## Stated problem
Quote exactly and only this range of lines in the data below: the line that holds "# The counterbore" to the line that holds "from bpy.types import", both included.

## Dataset section
>>>
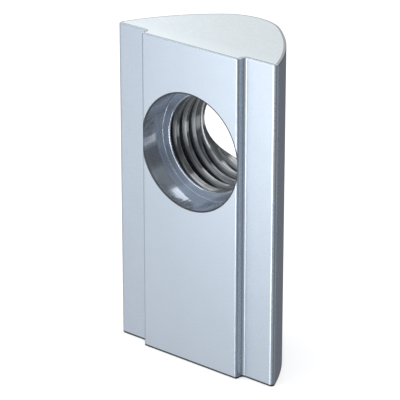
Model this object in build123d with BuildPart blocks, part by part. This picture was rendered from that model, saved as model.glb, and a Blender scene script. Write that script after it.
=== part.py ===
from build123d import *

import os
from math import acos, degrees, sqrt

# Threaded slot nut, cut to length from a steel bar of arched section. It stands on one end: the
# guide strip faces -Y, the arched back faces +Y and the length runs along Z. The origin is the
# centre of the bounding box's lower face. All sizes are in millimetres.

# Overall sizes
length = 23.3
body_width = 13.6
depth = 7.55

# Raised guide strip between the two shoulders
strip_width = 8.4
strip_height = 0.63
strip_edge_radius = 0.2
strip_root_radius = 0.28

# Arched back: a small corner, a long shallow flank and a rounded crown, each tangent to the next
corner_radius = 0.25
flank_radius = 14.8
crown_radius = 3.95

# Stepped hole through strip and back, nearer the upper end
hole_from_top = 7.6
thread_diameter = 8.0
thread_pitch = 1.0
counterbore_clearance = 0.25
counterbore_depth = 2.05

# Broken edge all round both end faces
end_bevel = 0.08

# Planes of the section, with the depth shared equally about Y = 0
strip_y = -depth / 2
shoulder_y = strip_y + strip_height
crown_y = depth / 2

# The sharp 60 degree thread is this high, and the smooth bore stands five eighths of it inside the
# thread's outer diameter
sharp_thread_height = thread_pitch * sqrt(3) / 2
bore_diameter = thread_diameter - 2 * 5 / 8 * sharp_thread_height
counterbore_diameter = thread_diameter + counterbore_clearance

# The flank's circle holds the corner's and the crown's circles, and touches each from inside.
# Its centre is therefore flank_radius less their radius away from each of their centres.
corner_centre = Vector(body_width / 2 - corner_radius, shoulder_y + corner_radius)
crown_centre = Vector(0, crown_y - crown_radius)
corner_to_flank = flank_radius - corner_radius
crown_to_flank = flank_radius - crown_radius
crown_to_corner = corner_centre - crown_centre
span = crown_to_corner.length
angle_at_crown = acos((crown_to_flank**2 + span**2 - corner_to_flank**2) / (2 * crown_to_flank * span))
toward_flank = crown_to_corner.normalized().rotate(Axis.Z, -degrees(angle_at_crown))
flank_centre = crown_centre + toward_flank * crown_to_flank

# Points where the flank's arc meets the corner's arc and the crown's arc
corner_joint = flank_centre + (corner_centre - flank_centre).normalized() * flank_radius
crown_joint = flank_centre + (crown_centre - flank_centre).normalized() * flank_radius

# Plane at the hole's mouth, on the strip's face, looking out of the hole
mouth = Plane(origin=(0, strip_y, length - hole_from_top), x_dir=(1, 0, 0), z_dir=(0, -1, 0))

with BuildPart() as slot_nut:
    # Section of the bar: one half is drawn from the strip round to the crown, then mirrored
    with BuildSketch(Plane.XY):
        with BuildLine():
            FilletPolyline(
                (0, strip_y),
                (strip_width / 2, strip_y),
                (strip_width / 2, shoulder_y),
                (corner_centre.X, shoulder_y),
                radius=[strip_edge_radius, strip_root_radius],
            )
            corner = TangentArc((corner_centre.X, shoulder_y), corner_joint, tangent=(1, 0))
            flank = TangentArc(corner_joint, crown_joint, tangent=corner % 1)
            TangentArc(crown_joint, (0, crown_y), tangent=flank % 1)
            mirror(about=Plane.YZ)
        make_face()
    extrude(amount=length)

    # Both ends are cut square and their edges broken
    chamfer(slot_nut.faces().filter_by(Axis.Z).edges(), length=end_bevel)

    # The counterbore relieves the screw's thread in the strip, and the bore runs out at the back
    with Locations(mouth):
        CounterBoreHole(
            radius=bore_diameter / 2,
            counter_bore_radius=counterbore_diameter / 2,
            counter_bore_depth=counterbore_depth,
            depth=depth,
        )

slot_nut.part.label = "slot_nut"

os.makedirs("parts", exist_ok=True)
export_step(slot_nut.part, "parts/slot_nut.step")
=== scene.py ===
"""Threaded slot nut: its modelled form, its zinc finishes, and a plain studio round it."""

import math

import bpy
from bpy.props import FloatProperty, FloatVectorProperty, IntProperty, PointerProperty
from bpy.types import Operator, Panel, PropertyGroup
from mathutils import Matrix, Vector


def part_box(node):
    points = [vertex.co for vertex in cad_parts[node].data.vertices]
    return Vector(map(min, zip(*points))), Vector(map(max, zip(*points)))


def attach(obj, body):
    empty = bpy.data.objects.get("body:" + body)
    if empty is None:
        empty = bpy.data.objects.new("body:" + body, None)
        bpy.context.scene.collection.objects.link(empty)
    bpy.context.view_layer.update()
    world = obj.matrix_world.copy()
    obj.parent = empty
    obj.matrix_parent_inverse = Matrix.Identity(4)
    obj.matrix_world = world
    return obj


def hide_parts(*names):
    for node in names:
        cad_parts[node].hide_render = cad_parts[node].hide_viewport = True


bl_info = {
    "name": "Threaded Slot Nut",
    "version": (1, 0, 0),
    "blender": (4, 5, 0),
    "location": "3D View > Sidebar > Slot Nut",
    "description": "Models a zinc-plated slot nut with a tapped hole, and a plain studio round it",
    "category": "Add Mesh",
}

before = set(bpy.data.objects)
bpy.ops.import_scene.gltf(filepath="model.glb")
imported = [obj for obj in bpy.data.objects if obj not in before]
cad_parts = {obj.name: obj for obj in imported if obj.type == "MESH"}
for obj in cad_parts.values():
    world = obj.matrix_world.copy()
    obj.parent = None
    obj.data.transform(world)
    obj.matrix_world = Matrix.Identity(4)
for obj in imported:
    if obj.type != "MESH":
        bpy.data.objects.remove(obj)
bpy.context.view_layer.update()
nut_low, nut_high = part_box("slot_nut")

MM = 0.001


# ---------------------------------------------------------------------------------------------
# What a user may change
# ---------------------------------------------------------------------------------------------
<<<
## Exercise answer
    # The counterbore relieves the screw's thread in the strip, and the bore runs out at the back
    with Locations(mouth):
        CounterBoreHole(
            radius=bore_diameter / 2,
            counter_bore_radius=counterbore_diameter / 2,
            counter_bore_depth=counterbore_depth,
            depth=depth,
        )

slot_nut.part.label = "slot_nut"

os.makedirs("parts", exist_ok=True)
export_step(slot_nut.part, "parts/slot_nut.step")
=== scene.py ===
"""Threaded slot nut: its modelled form, its zinc finishes, and a plain studio round it."""

import math

import bpy
from bpy.props import FloatProperty, FloatVectorProperty, IntProperty, PointerProperty
from bpy.types import Operator, Panel, PropertyGroup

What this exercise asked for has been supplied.